Mission Statement - To strengthen communities in Glasgow through the provision of Gaelic Sports for young people in an affordable, safe, and fun environment.

Home ground
The club is traditionally linked with Glasgow's South side and played their Gaelic football home games at the GAA-owned Pearse Park in Cambuslang. Formally known as East Field. The Park was the first GAA sports field in Glasgow and was made possible by the efforts of Eoin "Owenie" Kelly from County Fermanagh. After the GAA condemned the park for health and safety reasons, the club moved to Nethercraigs Sports Complex, Corkerhill using a rugby pitch. The club has a strong anti-drugs policy and, as a reward for this, Glasgow City Council constructed a Gaelic ground in Bellahouston Park for the club to play their home matches. However, the poor playing surface had seen the club forced to remain at nearby Nethercraigs. In 2015 the senior and junior teams played and trained at Thornliebank, at Boydstone Road. The pitch was of a good standard however with no changing facilities around this was never going to be a long-term solution. When the new board was voted in club chairman Anton Gallagher had looked at a number of locations to set up as a base. The harps finally opted for Cambuslang Rugby Club and as of 2019 the club base all games and training sessions for all levels at their new home in Cambuslang.

Mens Gaelic football

It took seven years from the club's formation for the success of the underage teams to finally come to fruition in the form of senior success. However, in the 2001 season, Tir Conaill Harps won their first major silverware, lifting the League and Championship titles. This was followed by a league win the following year. However, the Harps were unable to match their previous success having to wait a further four years before lifting another trophy when they won the 2006 Michael Davitt Shield.

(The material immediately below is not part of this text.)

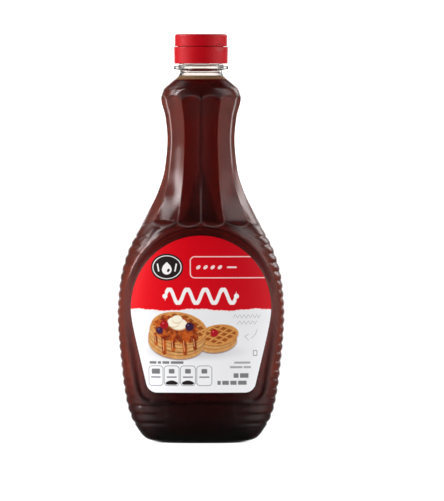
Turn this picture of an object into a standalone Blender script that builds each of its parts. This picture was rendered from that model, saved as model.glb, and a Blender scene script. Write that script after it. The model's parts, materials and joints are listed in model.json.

The Harps were to enter another difficult spell ending the 2007 and 2008 season trophyless. The club had been without a manager since early in 2007 and the team was organised by the senior players. Harps recruited management duo and former Mulroy Gaels players, Stephen McFadden as manager and Michael Coyle as assistant manager. The team started the 2009 season brightly under the new management team beating Dúnedin Connolly in the Michael Davitt Shield Quarter-Final in Portobello. This was the Harps first victory over the Edinburgh side in 7 years. The good form was continued as they defeated the new Aberdeen/Dundee side at Stirling University to book a place in the final. On 30 April 2009, the Harps ended their three-year trophy drought by lifting the Davitt Shield. They beat city-rivals Glaschu Gaels 1–10 to 1–06 at Coatbridge.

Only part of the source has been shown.